Submission Guidelines

ENVY is the latest project from Out of The Blue Films, Inc., in keeping with the company’s longstanding mission to tell inspiring stories that explore, articulate, educate, and celebrate humanity. Below are the guidelines for the Out of The Blue Films “ENVY Contest” at red Ravine.
 
 

♦ What To Submit

All original writing and artwork is accepted for prize consideration. This includes, but is not limited to, essays, short stories, poems, haiku, watercolors, oils, collages, drawings, photographs and music. We will accept entries in most formats, but prefer doc, rtf, txt, pdf, jpg, tiff, wav, mp3. Please limit your writing to 1000 words or less, and keep all attachments under 5MB.

 
 

♦ How To Submit

Send all entries electronically (do not send originals). If submitting more than one work to the contest, please send a separate email for each.
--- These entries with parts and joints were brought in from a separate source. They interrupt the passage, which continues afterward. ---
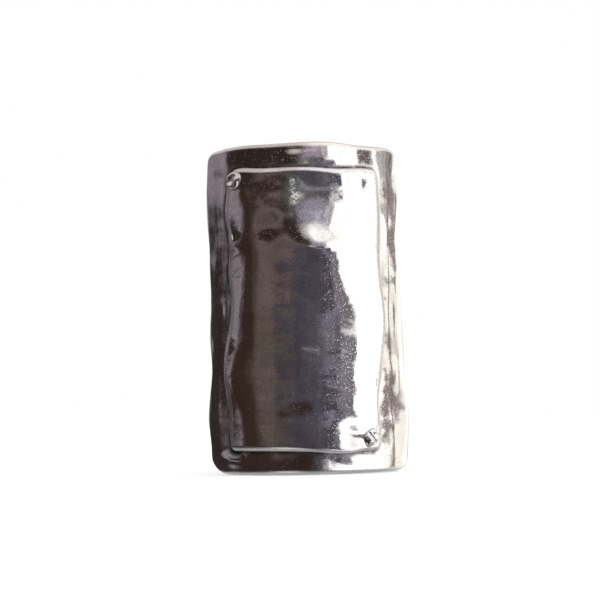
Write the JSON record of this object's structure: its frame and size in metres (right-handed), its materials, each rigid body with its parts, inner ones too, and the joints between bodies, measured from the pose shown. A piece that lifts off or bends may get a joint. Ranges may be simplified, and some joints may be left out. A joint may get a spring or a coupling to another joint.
{
  "type": "plate ring",
  "caption": "Long hammered silver finger ring: a curved base plate with a smaller overlay plate riveted on it, carried on a plain round band.",
  "frame": {"origin": "centre of the finger bore, at half the height of the band and close to half the height of the plates", "axes": "+Z along the finger and the plates' long side, the plates face -Y, +X to the right seen from the front"},
  "size_m": [0.0214, 0.0219, 0.0354],
  "materials": {
    "base_silver": "polished sterling silver, softly hammered",
    "overlay_silver": "polished sterling silver, softly hammered",
    "rivet_silver": "polished sterling silver, hammered heads",
    "band_silver": "polished sterling silver",
    "solder": "silver solder, slightly duller and yellower"
  },
  "bodies": {
    "root": {"base_plate": "base_silver", "overlay_plate": "overlay_silver", "rivet_upper_left": "rivet_silver", "rivet_lower_right": "rivet_silver", "ring_band": "band_silver", "solder_seam_upper": "solder", "solder_seam_lower": "solder"}
  },
  "joints": []
}
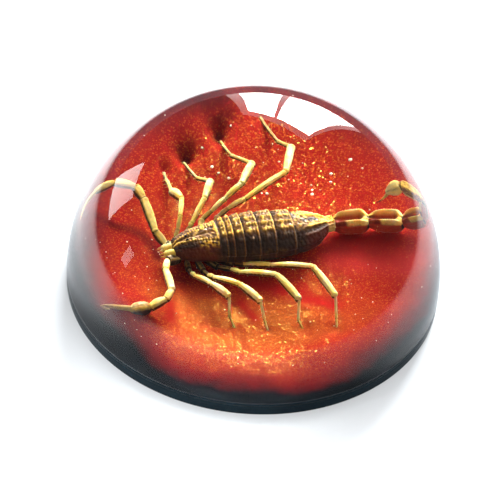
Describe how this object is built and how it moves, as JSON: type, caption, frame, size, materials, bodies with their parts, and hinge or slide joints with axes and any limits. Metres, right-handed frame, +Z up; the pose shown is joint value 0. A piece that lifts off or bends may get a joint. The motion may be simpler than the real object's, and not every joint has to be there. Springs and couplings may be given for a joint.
{
  "type": "scorpion in resin dome",
  "caption": "Clear resin half-dome paperweight with a dried golden scorpion sealed over a red-orange glitter layer and a flat black base.",
  "frame": {"origin": "centre of the flat underside", "axes": "+Z up out of the dome; the scorpion's head points to -X, its tail to +X, and its right side to +Y"},
  "size_m": [0.08, 0.08, 0.042],
  "materials": {
    "black_base": "polished opaque black resin",
    "glitter_layer": "red-orange resin full of fine gold glitter",
    "clear_resin": "clear cast resin, polished, see-through",
    "scorpion": "dry golden-brown cuticle with a slight sheen"
  },
  "bodies": {
    "root": {"black_base": "black_base", "glitter_layer": "glitter_layer", "clear_dome_lower": "clear_resin", "clear_dome_upper": "clear_resin", "scorpion": "scorpion"}
  },
  "joints": []
}
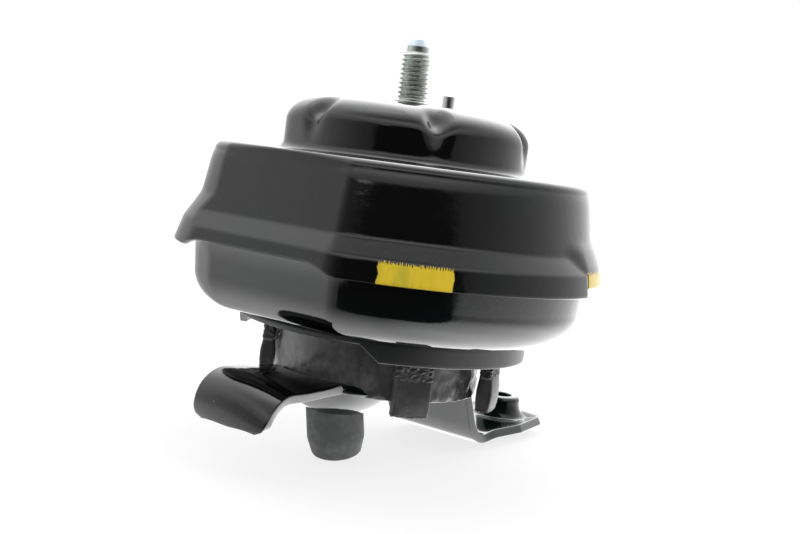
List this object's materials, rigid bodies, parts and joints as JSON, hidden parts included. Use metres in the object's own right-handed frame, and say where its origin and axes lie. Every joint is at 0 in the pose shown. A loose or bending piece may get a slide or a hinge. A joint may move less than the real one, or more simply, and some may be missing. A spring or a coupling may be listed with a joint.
{
  "type": "engine mount",
  "caption": "Fluid-damped engine mount: stud and pin on a fluted cap, flat-sided pressed housing and pan, clawed stop ring, and a strap bracket with a rubber stub and a threaded foot.",
  "frame": {"origin": "on the stud's axis where its thread starts, 2 mm above the cap's top face", "axes": "+Z along the stud, up; +Y from the bracket's front arm with the stub to its rear foot with the threaded boss; the housing's flat faces -Y"},
  "size_m": [0.1409, 0.1595, 0.1374],
  "materials": {
    "black_paint": "gloss black coating on pressed steel",
    "zinc_steel": "zinc plated, rolled thread",
    "bright_steel": "plain turned steel",
    "bare_steel": "dull phosphated steel, hidden",
    "cast_core": "die cast, hidden",
    "rubber": "matte moulded rubber with flash"
  },
  "bodies": {
    "root": {"stud": "zinc_steel", "locating_pin": "bright_steel", "top_cap": "black_paint", "upper_housing": "black_paint", "lower_pan": "black_paint", "stop_ring": "black_paint", "claw_buffer_1": "rubber", "claw_buffer_2": "rubber", "claw_buffer_3": "rubber", "claw_buffer_4": "rubber", "main_rubber": "rubber", "inner_core": "cast_core", "core_rivet": "black_paint", "outer_ring": "bare_steel", "orifice_plate_lower": "cast_core", "orifice_plate_upper": "cast_core", "decoupler": "rubber", "bellows": "rubber", "bracket": "black_paint", "stub_peg": "bare_steel", "locating_stub": "rubber"}
  },
  "joints": []
}
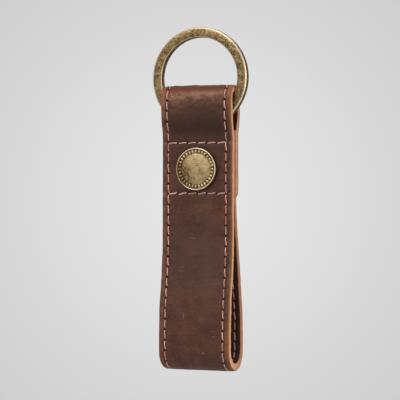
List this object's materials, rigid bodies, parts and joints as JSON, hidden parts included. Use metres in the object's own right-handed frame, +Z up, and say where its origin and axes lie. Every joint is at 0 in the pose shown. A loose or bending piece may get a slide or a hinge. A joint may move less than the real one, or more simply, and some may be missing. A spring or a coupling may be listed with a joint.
{
  "type": "leather key strap on a split ring",
  "caption": "Leather key strap folded over a flat split ring: a stitched, riveted tab above and an open loop below, with a round antique-brass cap stud on the front.",
  "frame": {"origin": "the hang point: the top of the split ring's hole, at the middle of its thickness", "axes": "+Z up along the hanging strap, -Y the front with the cap stud, +X to the right seen from the front"},
  "size_m": [0.035, 0.0142, 0.1184],
  "materials": {
    "leather": "oiled pull-up brown leather",
    "antique_brass": "antiqued, satin",
    "thread": "waxed sewing thread"
  },
  "bodies": {
    "key_ring": {"split_ring": "antique_brass"},
    "strap": {"leather_strap": "leather", "left_seam_needle_thread": "thread", "left_seam_bobbin_thread": "thread", "right_seam_needle_thread": "thread", "right_seam_bobbin_thread": "thread", "upper_row_needle_thread": "thread", "upper_row_bobbin_thread": "thread", "lower_row_needle_thread": "thread", "lower_row_bobbin_thread": "thread", "stud_cap": "antique_brass", "stud_hub": "antique_brass", "stud_tack": "antique_brass"}
  },
  "joints": [
    {"name": "ring_turn", "type": "hinge", "parent": "key_ring", "child": "strap", "pos_m": [0, 0, -0.014], "axis": [0, 1, 0], "continuous": true}
  ]
}
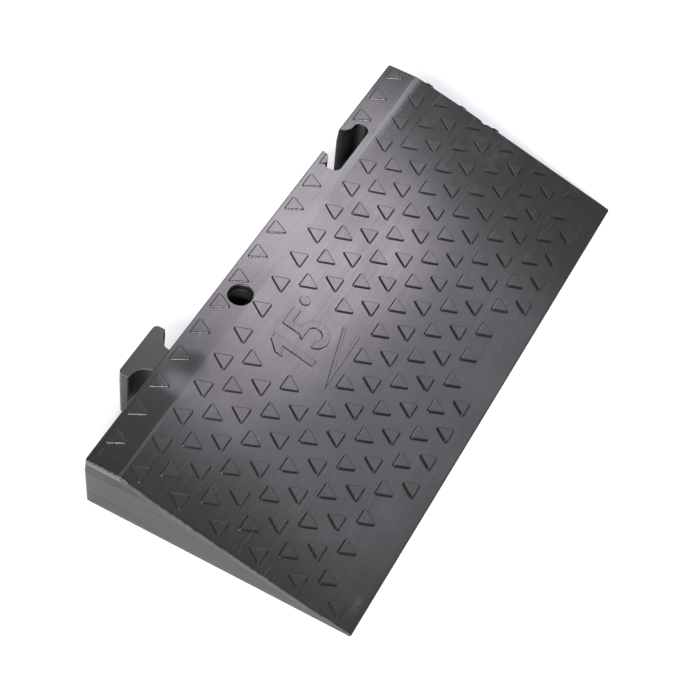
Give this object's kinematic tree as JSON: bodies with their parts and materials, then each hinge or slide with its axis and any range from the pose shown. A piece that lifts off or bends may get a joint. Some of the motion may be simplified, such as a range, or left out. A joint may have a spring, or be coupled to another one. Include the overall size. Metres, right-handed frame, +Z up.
{
  "type": "portable wheelchair ramp",
  "caption": "Low wedge ramp with a studded 15 degree slope, flat top strip, and a tongue and socket at the back that link it to a second ramp.",
  "frame": {"origin": "on the floor, under the middle of the whole object, its connector tongue counted", "axes": "+X along the 500 mm side, from the tongue's end to the socket's end; +Y from the thin toe to the high back wall; +Z up"},
  "size_m": [0.5, 0.253, 0.056],
  "materials": {
    "tread_plastic": "black satin moulded plastic, worn on the walking surface",
    "stud_plastic": "black satin moulded plastic, rubbed on the tops",
    "marking_plastic": "black satin moulded plastic",
    "wall_plastic": "black matt moulded plastic with a slight grey bloom",
    "underside_plastic": "black matt moulded plastic"
  },
  "bodies": {
    "root": {"angle_sign": "marking_plastic", "back_wall_long": "wall_plastic", "back_wall_short": "wall_plastic", "cross_rib_01": "underside_plastic", "cross_rib_02": "underside_plastic", "cross_rib_03": "underside_plastic", "cross_rib_04": "underside_plastic", "cross_rib_05": "underside_plastic", "cross_rib_06": "underside_plastic", "cross_rib_07": "underside_plastic", "cross_rib_08": "underside_plastic", "cross_rib_09": "underside_plastic", "cross_rib_10": "underside_plastic", "deck_studs": "stud_plastic", "fixing_boss": "underside_plastic", "front_rib": "underside_plastic", "left_end_wall": "wall_plastic", "middle_rib": "underside_plastic", "ridge_rib": "underside_plastic", "right_end_wall": "wall_plastic", "slope_figures": "marking_plastic", "slope_panel": "tread_plastic", "socket_wall": "wall_plastic", "toe_bar": "tread_plastic", "tongue_cap": "wall_plastic", "tongue_wall": "wall_plastic", "top_deck": "tread_plastic", "tread_studs_row_01": "stud_plastic", "tread_studs_row_02": "stud_plastic", "tread_studs_row_03": "stud_plastic", "tread_studs_row_04": "stud_plastic", "tread_studs_row_05": "stud_plastic", "tread_studs_row_06": "stud_plastic", "tread_studs_row_07": "stud_plastic", "tread_studs_row_08": "stud_plastic", "tread_studs_row_09": "stud_plastic", "tread_studs_row_10": "stud_plastic", "tread_studs_row_11": "stud_plastic"}
  },
  "joints": []
}
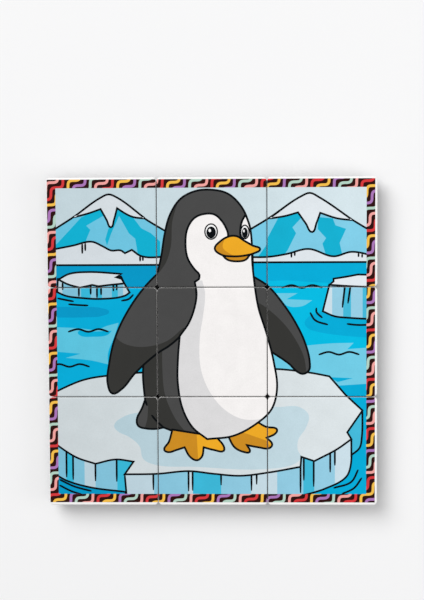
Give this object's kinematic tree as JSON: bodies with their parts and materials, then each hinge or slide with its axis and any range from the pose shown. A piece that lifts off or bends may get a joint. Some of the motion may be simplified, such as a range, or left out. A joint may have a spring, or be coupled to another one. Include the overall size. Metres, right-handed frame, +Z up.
{
  "type": "sliding tile puzzle",
  "caption": "Flat square sliding picture puzzle: magnet-held square tiles lie flush, edge to edge, and slide on a hidden slotted steel-backed base.",
  "frame": {"origin": "centre of the rest face, on the underside of the non-slip pad", "axes": "+Z up through the tiles' printed tops, +Y towards the top of the picture, +X towards its right"},
  "size_m": [0.1196, 0.1196, 0.0096],
  "materials": {
    "white_plastic": "satin moulded plastic with a printed picture on the tiles' tops",
    "black_plastic": "fine spark-eroded texture",
    "sheet_steel": "cold-rolled sheet, zinc plated",
    "screw_steel": "plated, flat head with a cross slot",
    "nickel_plate": "nickel-plated disc magnet",
    "pad_rubber": "matt rubber sheet"
  },
  "bodies": {
    "base": {"base_tray": "black_plastic", "base_cover": "black_plastic", "steel_plate": "sheet_steel", "cover_screws": "screw_steel", "non_slip_pad": "pad_rubber"},
    "tile_top_left": {"cap_top_left": "white_plastic", "glide_top_left": "black_plastic", "magnet_top_left": "nickel_plate"},
    "tile_top": {"cap_top": "white_plastic", "glide_top": "black_plastic", "magnet_top": "nickel_plate"},
    "tile_top_right": {"cap_top_right": "white_plastic", "glide_top_right": "black_plastic", "magnet_top_right": "nickel_plate"},
    "tile_left": {"cap_left": "white_plastic", "glide_left": "black_plastic", "magnet_left": "nickel_plate"},
    "tile_centre": {"cap_centre": "white_plastic", "glide_centre": "black_plastic", "magnet_centre": "nickel_plate"},
    "tile_right": {"cap_right": "white_plastic", "glide_right": "black_plastic", "magnet_right": "nickel_plate"},
    "tile_bottom_left": {"cap_bottom_left": "white_plastic", "glide_bottom_left": "black_plastic", "magnet_bottom_left": "nickel_plate"},
    "tile_bottom": {"cap_bottom": "white_plastic", "glide_bottom": "black_plastic", "magnet_bottom": "nickel_plate"},
    "tile_bottom_right": {"cap_bottom_right": "white_plastic", "glide_bottom_right": "black_plastic", "magnet_bottom_right": "nickel_plate"}
  },
  "joints": [
    {"name": "top_left_slide", "type": "slide", "parent": "base", "child": "tile_top_left", "axis": [-1, 0, 0], "range_m": [0, 0.0145]},
    {"name": "top_slide", "type": "slide", "parent": "base", "child": "tile_top", "axis": [0, 1, 0], "range_m": [0, 0.0145]},
    {"name": "top_right_slide", "type": "slide", "parent": "base", "child": "tile_top_right", "axis": [1, 0, 0], "range_m": [0, 0.0145]},
    {"name": "left_slide", "type": "slide", "parent": "base", "child": "tile_left", "axis": [-1, 0, 0], "range_m": [0, 0.0145]},
    {"name": "centre_lift", "type": "slide", "parent": "base", "child": "tile_centre", "axis": [0, 0, 1], "range_m": [0, 0.02]},
    {"name": "right_slide", "type": "slide", "parent": "base", "child": "tile_right", "axis": [1, 0, 0], "range_m": [0, 0.0145]},
    {"name": "bottom_left_slide", "type": "slide", "parent": "base", "child": "tile_bottom_left", "axis": [-1, 0, 0], "range_m": [0, 0.0145]},
    {"name": "bottom_slide", "type": "slide", "parent": "base", "child": "tile_bottom", "axis": [0, -1, 0], "range_m": [0, 0.0145]},
    {"name": "bottom_right_slide", "type": "slide", "parent": "base", "child": "tile_bottom_right", "axis": [1, 0, 0], "range_m": [0, 0.0145]}
  ]
}
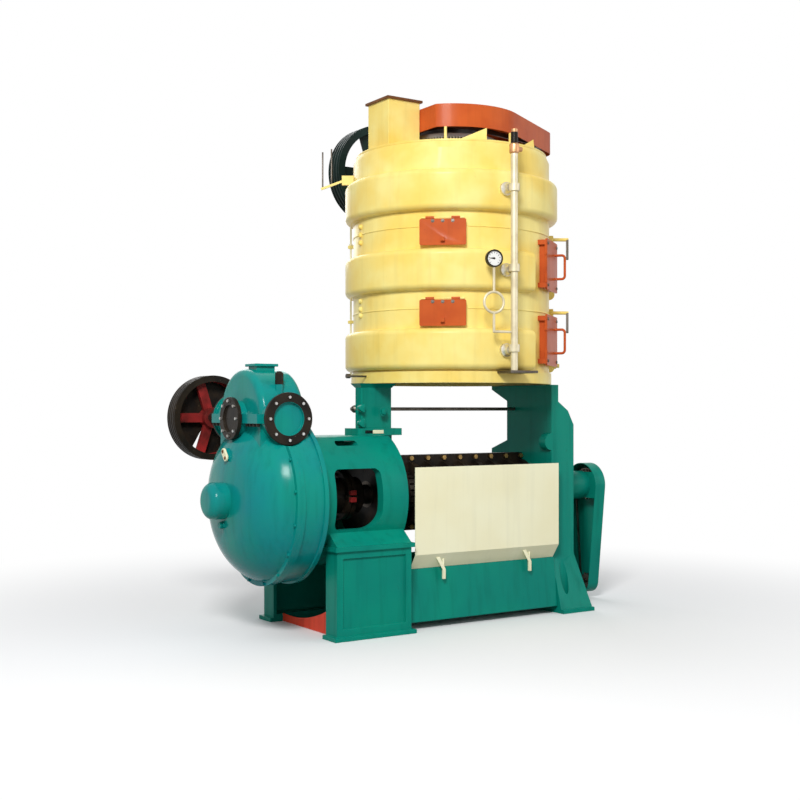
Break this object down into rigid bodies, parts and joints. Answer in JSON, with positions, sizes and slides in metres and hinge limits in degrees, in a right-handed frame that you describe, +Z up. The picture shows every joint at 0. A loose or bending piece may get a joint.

Write ENVY CONTEST in the subject line, include the following information in the body of your email, and attach your submission:

 
Full Name: (If you prefer to remain anonymous please put the word ANONYMOUS in caps, after your name.)
Email:
Address:
Type of Submission: (short story, essay, poetry, photography, drawing, oil, collage, haiku, watercolor, audio, other)
Format of Submission: (doc, rtf, txt, pdf, jpg, tiff, wav, mp3)

ALSO INCLUDE THE FOLLOWING STATEMENT: “I have read and agree to the terms and conditions of this contest and I certify that this is my original work.”

 
 

♦ Where To Submit

Send all submissions electronically by August 15th to Out of The Blue Films, Inc. at contest@outofthebluefilms.com.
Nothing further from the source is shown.